(Set problem):
For the listing that follows, give again exactly the lines from the one with "add(top_form.part, mode=Mode.INTERSECT)" to the one with "shown = obj.evaluated_get(depsgraph)", including both.
▼
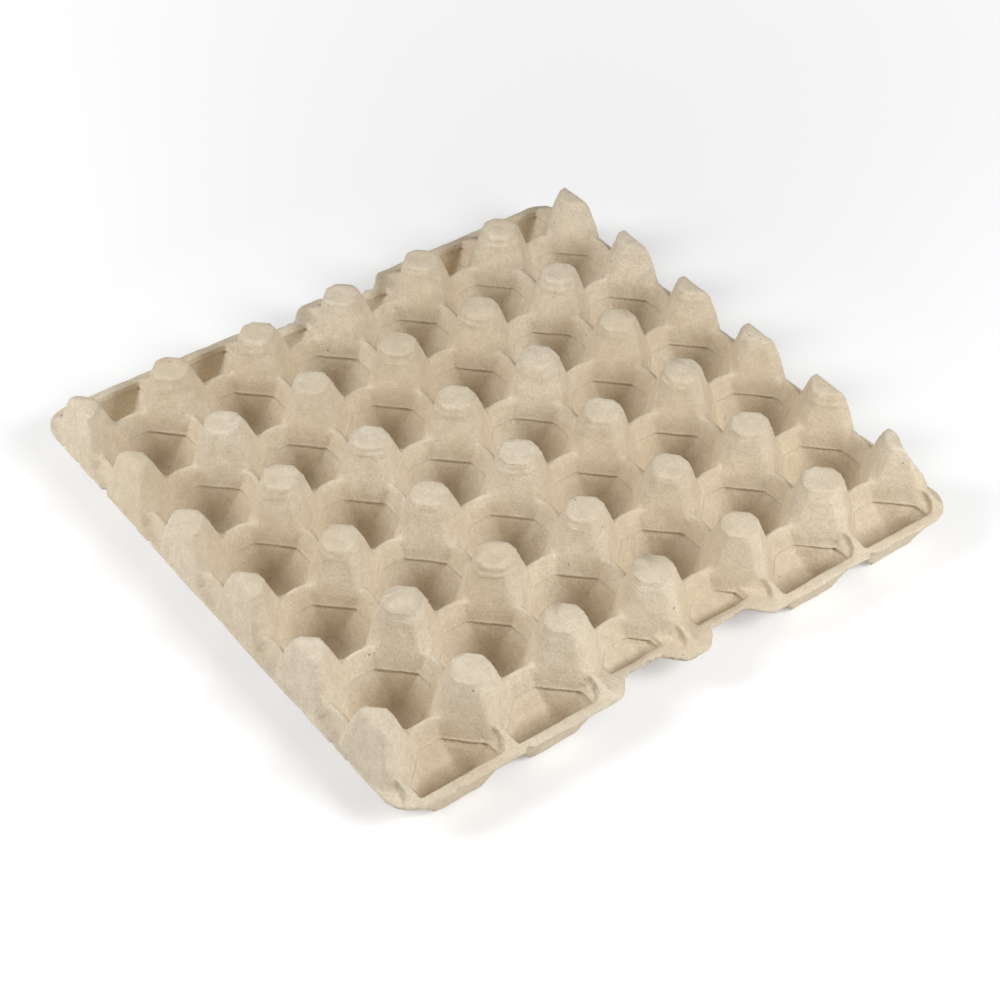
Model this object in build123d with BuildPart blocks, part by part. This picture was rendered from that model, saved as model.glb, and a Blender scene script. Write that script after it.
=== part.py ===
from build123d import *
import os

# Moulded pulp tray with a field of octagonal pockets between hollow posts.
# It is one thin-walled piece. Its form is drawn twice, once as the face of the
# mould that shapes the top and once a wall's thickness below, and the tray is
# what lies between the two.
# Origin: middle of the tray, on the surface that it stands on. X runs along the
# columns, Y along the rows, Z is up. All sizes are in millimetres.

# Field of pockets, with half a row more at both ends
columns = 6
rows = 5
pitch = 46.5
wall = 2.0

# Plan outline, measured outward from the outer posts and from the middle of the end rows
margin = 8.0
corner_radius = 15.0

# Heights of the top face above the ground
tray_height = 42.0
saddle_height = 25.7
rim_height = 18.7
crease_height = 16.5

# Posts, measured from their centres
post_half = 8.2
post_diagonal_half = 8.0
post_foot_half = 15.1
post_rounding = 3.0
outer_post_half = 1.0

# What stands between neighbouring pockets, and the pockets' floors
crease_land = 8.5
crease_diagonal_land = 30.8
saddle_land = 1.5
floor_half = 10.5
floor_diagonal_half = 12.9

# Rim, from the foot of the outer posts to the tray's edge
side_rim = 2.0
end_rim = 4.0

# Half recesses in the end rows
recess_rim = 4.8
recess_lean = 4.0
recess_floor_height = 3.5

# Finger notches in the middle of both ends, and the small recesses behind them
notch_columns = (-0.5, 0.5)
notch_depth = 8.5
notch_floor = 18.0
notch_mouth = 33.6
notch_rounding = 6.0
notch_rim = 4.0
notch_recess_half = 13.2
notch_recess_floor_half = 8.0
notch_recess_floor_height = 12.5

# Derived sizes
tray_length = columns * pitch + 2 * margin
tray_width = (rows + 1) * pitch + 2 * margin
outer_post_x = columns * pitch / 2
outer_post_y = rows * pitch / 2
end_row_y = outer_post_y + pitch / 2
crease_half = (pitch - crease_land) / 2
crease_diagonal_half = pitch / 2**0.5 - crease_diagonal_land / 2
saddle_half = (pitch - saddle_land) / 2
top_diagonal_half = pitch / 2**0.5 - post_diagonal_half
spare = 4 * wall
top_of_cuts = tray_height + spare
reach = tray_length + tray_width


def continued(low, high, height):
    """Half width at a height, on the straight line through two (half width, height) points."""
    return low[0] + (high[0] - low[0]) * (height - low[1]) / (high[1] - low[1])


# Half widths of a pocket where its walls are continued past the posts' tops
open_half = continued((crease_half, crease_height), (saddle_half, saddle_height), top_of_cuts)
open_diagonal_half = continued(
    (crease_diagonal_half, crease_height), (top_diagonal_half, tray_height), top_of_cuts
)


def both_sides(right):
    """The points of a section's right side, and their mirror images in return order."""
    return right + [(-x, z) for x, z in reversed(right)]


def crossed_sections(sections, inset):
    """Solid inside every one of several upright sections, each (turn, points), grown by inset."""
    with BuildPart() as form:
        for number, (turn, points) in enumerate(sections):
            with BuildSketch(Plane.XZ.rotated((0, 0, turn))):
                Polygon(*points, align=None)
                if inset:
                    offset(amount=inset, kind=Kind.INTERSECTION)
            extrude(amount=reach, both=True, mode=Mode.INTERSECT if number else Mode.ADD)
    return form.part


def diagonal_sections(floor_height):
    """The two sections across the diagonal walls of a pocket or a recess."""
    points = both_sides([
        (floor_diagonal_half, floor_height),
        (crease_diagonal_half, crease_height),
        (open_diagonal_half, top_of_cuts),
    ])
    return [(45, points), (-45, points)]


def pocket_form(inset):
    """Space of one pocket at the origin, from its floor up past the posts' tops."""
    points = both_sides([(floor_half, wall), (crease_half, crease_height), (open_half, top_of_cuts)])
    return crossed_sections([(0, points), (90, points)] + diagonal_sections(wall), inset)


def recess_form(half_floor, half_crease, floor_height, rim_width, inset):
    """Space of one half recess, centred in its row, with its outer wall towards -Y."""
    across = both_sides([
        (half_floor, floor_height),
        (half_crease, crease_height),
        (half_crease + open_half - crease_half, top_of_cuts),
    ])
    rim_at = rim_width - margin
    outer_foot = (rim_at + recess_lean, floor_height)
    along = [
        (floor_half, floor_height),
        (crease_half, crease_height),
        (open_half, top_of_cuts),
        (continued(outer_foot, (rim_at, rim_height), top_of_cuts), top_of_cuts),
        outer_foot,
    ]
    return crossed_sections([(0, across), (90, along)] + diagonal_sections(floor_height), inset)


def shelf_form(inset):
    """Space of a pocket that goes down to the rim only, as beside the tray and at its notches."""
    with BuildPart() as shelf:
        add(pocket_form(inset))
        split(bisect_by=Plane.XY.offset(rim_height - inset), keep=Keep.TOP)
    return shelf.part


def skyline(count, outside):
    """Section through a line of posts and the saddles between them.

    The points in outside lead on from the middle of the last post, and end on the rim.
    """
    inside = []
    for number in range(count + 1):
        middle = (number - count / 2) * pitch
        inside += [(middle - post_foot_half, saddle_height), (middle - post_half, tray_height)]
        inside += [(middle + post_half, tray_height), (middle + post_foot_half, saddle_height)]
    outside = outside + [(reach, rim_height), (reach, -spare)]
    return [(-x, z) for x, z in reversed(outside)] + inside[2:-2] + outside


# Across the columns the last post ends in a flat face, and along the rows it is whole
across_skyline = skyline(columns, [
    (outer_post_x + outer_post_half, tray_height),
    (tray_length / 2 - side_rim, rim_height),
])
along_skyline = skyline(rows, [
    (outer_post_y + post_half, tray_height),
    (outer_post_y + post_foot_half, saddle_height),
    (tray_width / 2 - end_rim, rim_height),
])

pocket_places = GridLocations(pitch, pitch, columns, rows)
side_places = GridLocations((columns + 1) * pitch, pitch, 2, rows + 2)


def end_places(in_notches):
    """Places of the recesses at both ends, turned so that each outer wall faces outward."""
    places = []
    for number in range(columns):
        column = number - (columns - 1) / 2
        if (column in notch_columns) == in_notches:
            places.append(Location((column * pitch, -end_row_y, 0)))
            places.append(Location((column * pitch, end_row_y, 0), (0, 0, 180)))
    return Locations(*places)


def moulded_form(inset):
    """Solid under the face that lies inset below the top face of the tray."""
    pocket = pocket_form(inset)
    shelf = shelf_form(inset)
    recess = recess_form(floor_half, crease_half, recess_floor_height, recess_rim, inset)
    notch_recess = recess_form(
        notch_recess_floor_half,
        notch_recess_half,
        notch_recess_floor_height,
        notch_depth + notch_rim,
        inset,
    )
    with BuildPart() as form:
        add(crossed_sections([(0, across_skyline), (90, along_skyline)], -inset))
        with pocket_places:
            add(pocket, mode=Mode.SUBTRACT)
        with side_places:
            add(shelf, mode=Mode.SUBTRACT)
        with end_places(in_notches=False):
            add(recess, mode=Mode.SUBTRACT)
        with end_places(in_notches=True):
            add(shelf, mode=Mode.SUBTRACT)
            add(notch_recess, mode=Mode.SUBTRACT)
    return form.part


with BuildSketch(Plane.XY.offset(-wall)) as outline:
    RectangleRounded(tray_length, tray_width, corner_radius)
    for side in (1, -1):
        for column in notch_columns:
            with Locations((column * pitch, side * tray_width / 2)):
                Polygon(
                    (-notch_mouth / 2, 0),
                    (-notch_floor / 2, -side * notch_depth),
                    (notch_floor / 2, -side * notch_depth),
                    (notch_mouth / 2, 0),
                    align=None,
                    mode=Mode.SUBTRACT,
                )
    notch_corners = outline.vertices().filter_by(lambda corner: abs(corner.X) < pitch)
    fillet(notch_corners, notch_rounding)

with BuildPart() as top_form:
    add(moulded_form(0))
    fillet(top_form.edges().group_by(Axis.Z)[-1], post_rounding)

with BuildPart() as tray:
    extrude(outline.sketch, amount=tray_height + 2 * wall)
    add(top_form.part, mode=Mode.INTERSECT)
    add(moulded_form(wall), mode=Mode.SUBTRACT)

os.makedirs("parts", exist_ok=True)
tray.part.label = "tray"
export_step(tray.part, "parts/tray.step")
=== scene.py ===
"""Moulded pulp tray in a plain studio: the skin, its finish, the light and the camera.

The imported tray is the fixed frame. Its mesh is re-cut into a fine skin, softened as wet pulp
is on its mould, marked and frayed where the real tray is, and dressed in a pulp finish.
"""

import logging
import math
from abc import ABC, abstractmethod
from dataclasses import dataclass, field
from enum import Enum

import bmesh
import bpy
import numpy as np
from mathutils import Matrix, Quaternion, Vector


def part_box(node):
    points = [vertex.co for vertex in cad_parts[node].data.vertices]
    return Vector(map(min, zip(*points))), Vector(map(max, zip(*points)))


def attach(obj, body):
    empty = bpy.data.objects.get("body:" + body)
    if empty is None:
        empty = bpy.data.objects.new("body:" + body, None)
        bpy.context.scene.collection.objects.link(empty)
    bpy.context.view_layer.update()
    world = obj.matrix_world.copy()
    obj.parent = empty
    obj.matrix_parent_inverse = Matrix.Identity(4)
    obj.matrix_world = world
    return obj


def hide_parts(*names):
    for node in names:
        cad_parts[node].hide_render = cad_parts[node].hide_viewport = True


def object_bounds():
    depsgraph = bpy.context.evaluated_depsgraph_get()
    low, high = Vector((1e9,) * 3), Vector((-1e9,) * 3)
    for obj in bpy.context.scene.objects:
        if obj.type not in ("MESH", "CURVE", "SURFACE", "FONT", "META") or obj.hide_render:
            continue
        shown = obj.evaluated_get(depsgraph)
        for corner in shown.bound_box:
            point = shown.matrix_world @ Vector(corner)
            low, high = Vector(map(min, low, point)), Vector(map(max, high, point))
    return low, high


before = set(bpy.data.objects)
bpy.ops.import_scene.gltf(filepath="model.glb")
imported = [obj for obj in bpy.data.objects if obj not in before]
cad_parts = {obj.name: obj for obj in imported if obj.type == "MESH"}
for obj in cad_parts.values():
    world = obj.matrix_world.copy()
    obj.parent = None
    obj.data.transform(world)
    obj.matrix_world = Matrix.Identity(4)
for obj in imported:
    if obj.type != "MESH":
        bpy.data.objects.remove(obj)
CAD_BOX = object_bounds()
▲
(Response to the exercise):
    add(top_form.part, mode=Mode.INTERSECT)
    add(moulded_form(wall), mode=Mode.SUBTRACT)

os.makedirs("parts", exist_ok=True)
tray.part.label = "tray"
export_step(tray.part, "parts/tray.step")
=== scene.py ===
"""Moulded pulp tray in a plain studio: the skin, its finish, the light and the camera.

The imported tray is the fixed frame. Its mesh is re-cut into a fine skin, softened as wet pulp
is on its mould, marked and frayed where the real tray is, and dressed in a pulp finish.
"""

import logging
import math
from abc import ABC, abstractmethod
from dataclasses import dataclass, field
from enum import Enum

import bmesh
import bpy
import numpy as np
from mathutils import Matrix, Quaternion, Vector


def part_box(node):
    points = [vertex.co for vertex in cad_parts[node].data.vertices]
    return Vector(map(min, zip(*points))), Vector(map(max, zip(*points)))


def attach(obj, body):
    empty = bpy.data.objects.get("body:" + body)
    if empty is None:
        empty = bpy.data.objects.new("body:" + body, None)
        bpy.context.scene.collection.objects.link(empty)
    bpy.context.view_layer.update()
    world = obj.matrix_world.copy()
    obj.parent = empty
    obj.matrix_parent_inverse = Matrix.Identity(4)
    obj.matrix_world = world
    return obj


def hide_parts(*names):
    for node in names:
        cad_parts[node].hide_render = cad_parts[node].hide_viewport = True


def object_bounds():
    depsgraph = bpy.context.evaluated_depsgraph_get()
    low, high = Vector((1e9,) * 3), Vector((-1e9,) * 3)
    for obj in bpy.context.scene.objects:
        if obj.type not in ("MESH", "CURVE", "SURFACE", "FONT", "META") or obj.hide_render:
            continue
        shown = obj.evaluated_get(depsgraph)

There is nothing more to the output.